REAPING THE WHIRLWIND: The Civil Rights Movement in Tuskegee

By

Pub Date: Sept. 9th, 1985
Publisher: Knopf

A history of the civil rights movement in Tuskegee, Ala., which was unique among Southern towns because in it lived the faculty of Booker T. Washington's Tuskegee Institute: a well-educated, economically secure black middle class. This is one of the current historical assessments of the civil rights movement that extends its beginnings beyond the sit-in of 1960 and Brown vs. Board of Education of 1954--back to the 1940s and even the '30s. The title refers to the Old Testament prophet Hosea, who blamed the Israelites' breaking of the covenant for their crop failures: ""They sowed to the wind and now reap the whirlwind."" Norell applies the metaphor to the civil rights movement, in which whites reaped a whirlwind of conflict that four generations of exploitation and discrimination had sown.
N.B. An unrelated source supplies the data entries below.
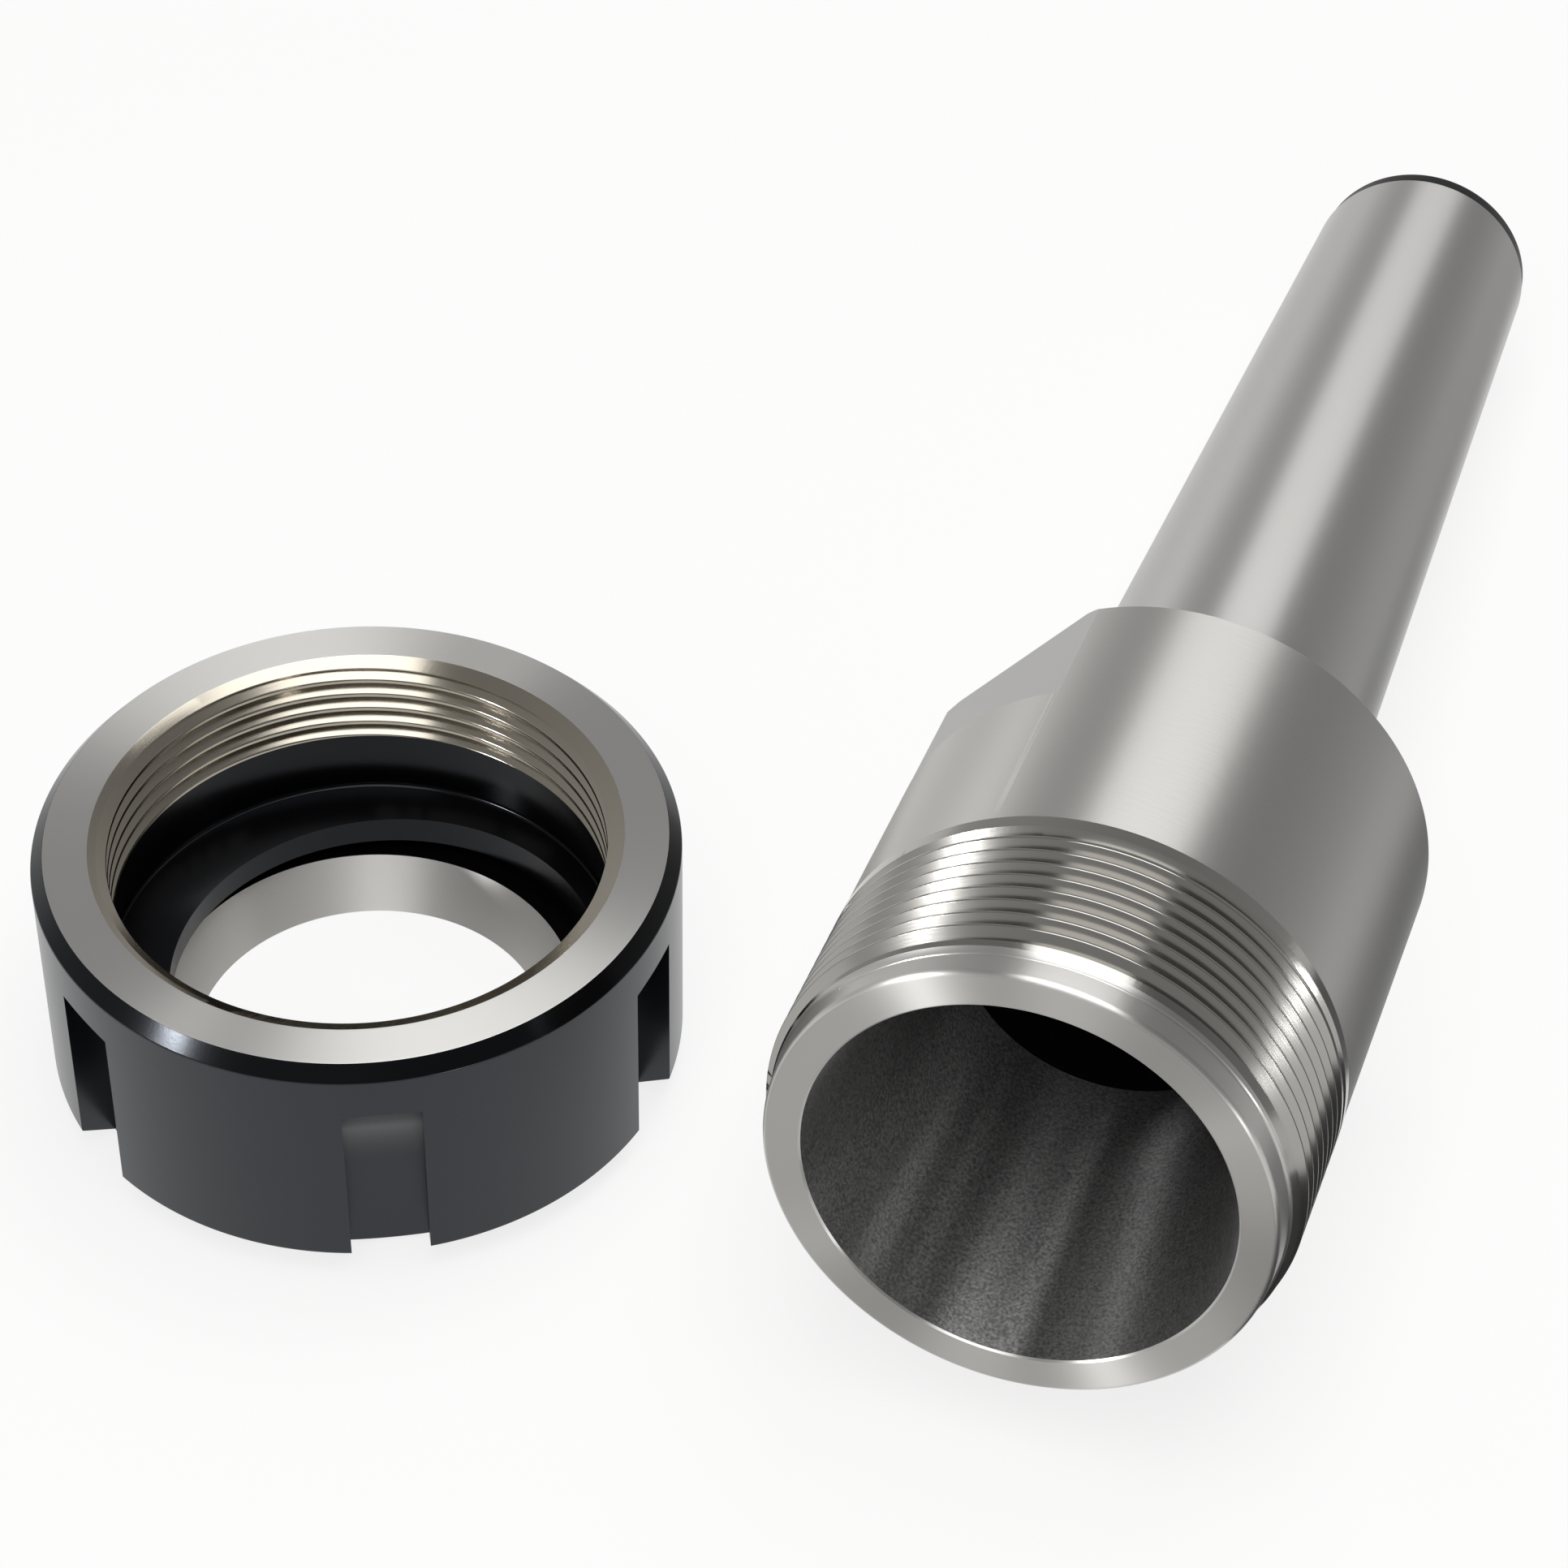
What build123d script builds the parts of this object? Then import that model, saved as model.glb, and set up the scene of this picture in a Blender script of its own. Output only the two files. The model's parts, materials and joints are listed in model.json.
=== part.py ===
from build123d import *
from math import asin, atan, cos, degrees, radians, sin, sqrt, tan
import os

# A collet chuck on a Morse taper shank, with its clamping nut taken off.
# The chuck lies on its side, tipped back on its shoulder and its tail.
# The nut stands beside it on its front face, with the thread up.
# Millimetres, +Z up, the chuck's shank points along +Y.

os.makedirs("parts", exist_ok=True)

# Thread that the nut and the chuck share, cut with a pointed tool on the chuck
# and drawn at its core size in the nut
THREAD_DIA = 40.0
THREAD_PITCH = 1.5
THREAD_CLEARANCE = 0.06
THREAD_FLANK_ANGLE = 30.0
SCREW_DEPTH_IN_PITCHES = 0.7
NUT_DEPTH_IN_PITCHES = 0.5413

# Chuck head, measured back from the mouth
HEAD_DIA = 39.8
HEAD_LENGTH = 45.8
HEAD_EDGE = 0.5
PILOT_DIA = 38.0
PILOT_LENGTH = 2.5
FACE_EDGE = 0.2
THREAD_START = 1.85
THREAD_END = 17.3
THREAD_FADE = 1.5
THREAD_BACK_STEP = 0.1

# Collet socket and the clearance hole behind it
SOCKET_MOUTH_DIA = 32.2
SOCKET_HALF_ANGLE = 8.0
SOCKET_LENGTH = 26.9
MOUTH_EDGE = 0.15
HOLE_DIA = 25.0
HOLE_STEP = 0.1
HOLE_FLOOR = 5.8
DRILL_POINT_ANGLE = 118.0

# Wrench flats at the back of the head
FLATS_WIDTH = 36.0
FLATS_LENGTH = 12.0
FLATS_CUTTER = 10.0
FLATS_TURN = -49.5

# Morse taper shank, size 3, with a drawbar thread in its tail
SHANK_DIA = 24.076
SHANK_TAPER = 1.0 / 19.922
SHANK_LENGTH = 88.8
SHANK_ROOT_BEVEL = 0.4
TAIL_STEP = 0.2
TAIL_LENGTH = 2.4
TAIL_EDGE = 0.8
DRAWBAR_CORE_DIA = 10.2
DRAWBAR_DEPTH = 28.0
DRAWBAR_MOUTH_DIA = 13.0

# Clamping nut, measured up from its front face
NUT_WALL = 5.0
NUT_HEIGHT = 22.5
NUT_BACK_EDGE = 1.2
NUT_BACK_EDGE_IN = 1.0
NUT_FRONT_BEVEL = 2.4
NUT_FRONT_BEVEL_ANGLE = 30.0
NUT_ENTRY_BEVEL = 1.0
NUT_THREAD_LENGTH = 8.1
NUT_RELIEF_GAP = 0.25
NUT_LIP_TOP = 8.5
NUT_LIP_SLOPE = 14.0
NUT_LIP_BOTTOM = 5.3
NUT_LIP_DIA = 34.0
NUT_LIP_OFFSET = 1.5
NUT_LIP_TURN = 17.4
NUT_GROOVE_DIA = 37.2
NUT_CONE_HEIGHT = 4.15
NUT_CONE_HALF_ANGLE = 30.0
NUT_APERTURE_DIA = 28.1
NUT_SLOTS = 6
NUT_SLOT_WIDTH = 6.0
NUT_SLOT_DEPTH = 3.0
NUT_SLOT_STRAIGHT = 9.9
NUT_SLOT_CUTTER_DIA = 24.0
NUT_SLOT_TURN = -63.7

# Where the nut stands, measured from the centre of the chuck's mouth
NUT_TO_MOUTH_X = -58.6
NUT_TO_MOUTH_Y = 19.8

# How far the cuts reach past a face, and past a surface that they only skim
CUT_PAST = 1.0
SKIM_PAST = 0.1


def total_length():
    return HEAD_LENGTH + SHANK_LENGTH + TAIL_LENGTH


def nut_radius():
    return THREAD_DIA / 2 + NUT_WALL


def nut_thread_start():
    return NUT_HEIGHT - NUT_THREAD_LENGTH


def tail_radius():
    return (SHANK_DIA - SHANK_LENGTH * SHANK_TAPER) / 2 - TAIL_STEP


def screw_crest():
    return (THREAD_DIA - THREAD_CLEARANCE) / 2


def screw_root():
    return screw_crest() - SCREW_DEPTH_IN_PITCHES * THREAD_PITCH


def nut_core():
    return (THREAD_DIA + THREAD_CLEARANCE) / 2 - NUT_DEPTH_IN_PITCHES * THREAD_PITCH


def turned(points):
    """Revolve a half section, given as (radius, height) points, about Z."""
    with BuildSketch(Plane.XZ) as section:
        with BuildLine():
            Polyline(*points, close=True)
        make_face()
    return revolve(section.sketch, axis=Axis.Z)


def thread_groove(root, open_to, length, cone_angle=0):
    """One V groove wound up Z, from its point at the radius root out to open_to."""
    reach = open_to - root
    half_open = reach * tan(radians(THREAD_FLANK_ANGLE))
    path = Helix(THREAD_PITCH, length, root, cone_angle=cone_angle)
    section_plane = Plane(origin=path @ 0, x_dir=(1, 0, 0), z_dir=path % 0)
    with BuildSketch(section_plane) as section:
        with BuildLine():
            Polyline((0, 0), (reach, -half_open), (reach, half_open), close=True)
        make_face()
    return sweep(section.sketch.faces()[0], path=path, is_frenet=True)


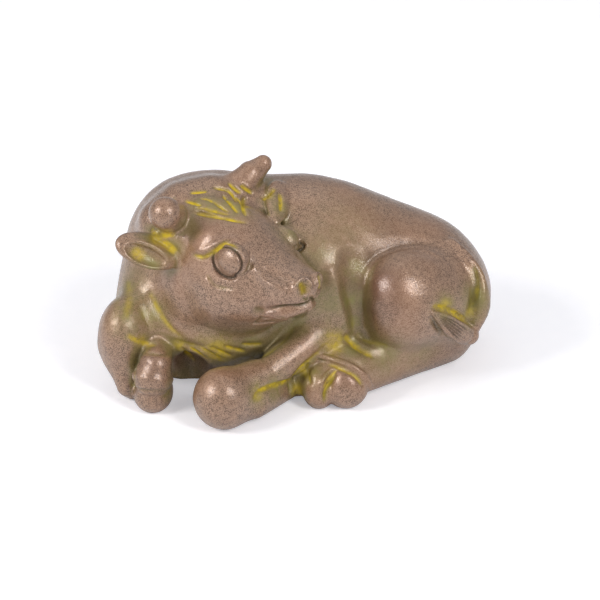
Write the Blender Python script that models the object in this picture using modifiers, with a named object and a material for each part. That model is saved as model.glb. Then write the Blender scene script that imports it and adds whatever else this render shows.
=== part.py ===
"""A small cast ox lying down with its head turned to its left side.

One solid piece of metal. +X runs to the rump, -Y to the ox's left side, +Z up.
The origin is the middle of its box on the surface it rests on.
"""

import math

import bmesh
import bpy
import numpy as np
from mathutils import Matrix, Vector

OX_LENGTH = 0.0575  # chest to rump, in metres
SHARES = 57.5  # sizes below are shares of the length: one share is a millimetre on this ox
SHARE = OX_LENGTH / SHARES
SOLID_TRIANGLES = 9400
ROUGH_VOXEL = 0.45  # mesh size of the first, rough body
FINE_VOXEL = 0.30  # mesh size that the carving is cut in
SINK = 2.5  # depth of the block that trims the underside flat
ROUND_SIDES = 32  # sides of the rough balls and cones
FAR = 30.0  # distance given to places with no form near
MARGIN = 1.5  # how far round a form its distance is worked out, beyond its fillet
LEAST_SLOPE = 0.05
METAL_COLOUR = (0.24, 0.15, 0.11, 1.0)
METAL_SHARE = 0.75
METAL_ROUGHNESS = 0.42

# The drawing: the ox seen from its left side and above, on a sheet of 600 dots each way.
# A place on the sheet is a column and a row.
VIEW_RISE = 30.0  # degrees above level
VIEW_DISTANCE = 400.0
VIEW_AIM = (0.94, 0.34, 11.0)  # the place in the middle of the sheet
VIEW_SCALE = 6.8  # dots to a share, at the aim
VIEW_DOTS = 600
DROP_START = 45.0  # how far before the aim a dropped place starts
DROP_STEPS = 110
DROP_SHARE = 0.85  # share of the distance to the skin that one step goes
DROP_BACK = -0.3
DROP_ON = 1.1

HEAD_COLUMN = 259  # between the eyes
HEAD_ROW = 250
HEAD_DEPTH = -6.5
HEAD_YAW = -40.0  # the muzzle points back over the left side
HEAD_PITCH = -4.0
HEAD_ROLL = -8.0
HEAD_BLEND = 0.8  # fillet where the head meets neck and body

EYE = (0, 6.6, 0)  # middle of the eye on the head's side
EYE_RING = (2.8, 2.45)  # radii of the groove round the eyeball, along the face and up
RING_STEPS = 32
RING_WIDTH = 0.24
RING_DEPTH = 0.55

TUFT_STROKES = 5
TUFT_WIDTH = 0.26
TUFT_DEPTH = 0.4
TUFT_TIP = (434, 312)
TUFT_UPPER_ROOT = (474, 332)
TUFT_LOWER_ROOT = (463, 345)
TUFT_SAG = 4
TUFT_REACH = 0.92  # how far a stroke runs from root to tip

GROOVE_HALF = 1.8  # half a groove's width, in line widths
GROOVE_SHAPE = 1.3  # one is a plain V, more is a softer edge
LINE_FADE = 4  # how suddenly a line ends


def turning(yaw, pitch, roll):
    """Rotation matrix from turns about Z, Y and X, in degrees."""
    return np.array(
        Matrix.Rotation(math.radians(yaw), 3, "Z")
        @ Matrix.Rotation(math.radians(pitch), 3, "Y")
        @ Matrix.Rotation(math.radians(roll), 3, "X")
    )


RISE = math.radians(VIEW_RISE)
VIEW_RIGHT = np.array((1.0, 0.0, 0.0))
VIEW_UP = np.array((0.0, math.sin(RISE), math.cos(RISE)))
VIEW_BACK = np.array((0.0, -math.cos(RISE), math.sin(RISE)))
VIEW_EYE = np.array(VIEW_AIM) + VIEW_DISTANCE * VIEW_BACK


def sight_lines(places):
    """Directions from the viewer's eye through places of the sheet."""
    places = np.array(places, float).reshape(-1, 2)
    spread = VIEW_SCALE * VIEW_DISTANCE
    aside = (places[:, :1] - VIEW_DOTS / 2) / spread
    above = (VIEW_DOTS / 2 - places[:, 1:]) / spread
    lines = aside * VIEW_RIGHT + above * VIEW_UP - VIEW_BACK
    return lines / np.linalg.norm(lines, axis=1)[:, None]


def deep(column, row, depth):
    """A place of the sheet at a known depth, along y."""
    sight = sight_lines((column, row))[0]
    return VIEW_EYE + sight * (depth - VIEW_EYE[1]) / sight[1]


def high(column, row, height):
    """A place of the sheet at a known height, along z."""
    sight = sight_lines((column, row))[0]
    return VIEW_EYE + sight * (height - VIEW_EYE[2]) / sight[2]


HEAD_TURN = turning(HEAD_YAW, HEAD_PITCH, HEAD_ROLL)
HEAD_PLACE = deep(HEAD_COLUMN, HEAD_ROW, HEAD_DEPTH)


def from_head(x, y, z):
    """A place given in the head's axes: x to the muzzle, y to the ox's left, z up from the brow."""
    return HEAD_TURN @ np.array((x, y, z)) + HEAD_PLACE


def lump(name, blend, centre, radii, cut=False):
    """An ellipsoid, melted into its neighbours over the blend distance."""
    centre, radii = np.array(centre, float), np.array(radii, float)
    return {
        "name": name,
        "blend": blend,
        "centre": centre,
        "radii": radii,
        "axes": np.eye(3),
        "cut": cut,
    }


def limb(name, blend, *stations, cut=False):
    """A tapering round limb through stations, each a place and a radius."""
    path = np.array([place for place, radius in stations], float)
    radii = np.array([radius for place, radius in stations], float)
    return {"name": name, "blend": blend, "path": path, "radii": radii, "cut": cut}


def leaf(name, blend, base, tip, facing, width, thickness, cut=False):
    """A flattened ellipsoid from base to tip, its broad side facing the given way."""
    base, tip, facing = (np.array(v, float) for v in (base, tip, facing))
    along = (tip - base) / np.linalg.norm(tip - base)
    facing = facing - along * (facing @ along)
    facing /= np.linalg.norm(facing)
    form = lump(name, blend, (base + tip) / 2, (np.linalg.norm(tip - base) / 2, width, thickness), cut)
    form["axes"] = np.stack([along, np.cross(facing, along), facing], 1)
    return form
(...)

Tuskegee is the county seat of Macon County, which had the highest percentage of blacks of any county in the nation (84%). Conditions there for blacks may perhaps be judged from the fact that the county sheriffs were paid according to the number of arrests they made. Norell takes the reader from the founding of Tuskegee Institute as a school for black teachers in the 1880s to the disappointments delivered by its civil rights movement in the 1980s. Blacks have gained political power, but poor blacks have learned that political power does not necessarily lead to economic betterment. To many blacks, ""voting seemed an empty exercise if it did not lead to economic progress."" White fear of black domination led to an exodus from Tuskegee: in 1980 there were only 600 whites, less than half the white population a decade earlier. A superb, often exciting rendition of the complex interactions and misunderstandings between blacks and whites in a key Southern town. Historian Norell has captured both the public and private personas of the leading black and white players, which makes his story come alive. The Tuskegee saga would make a good movie.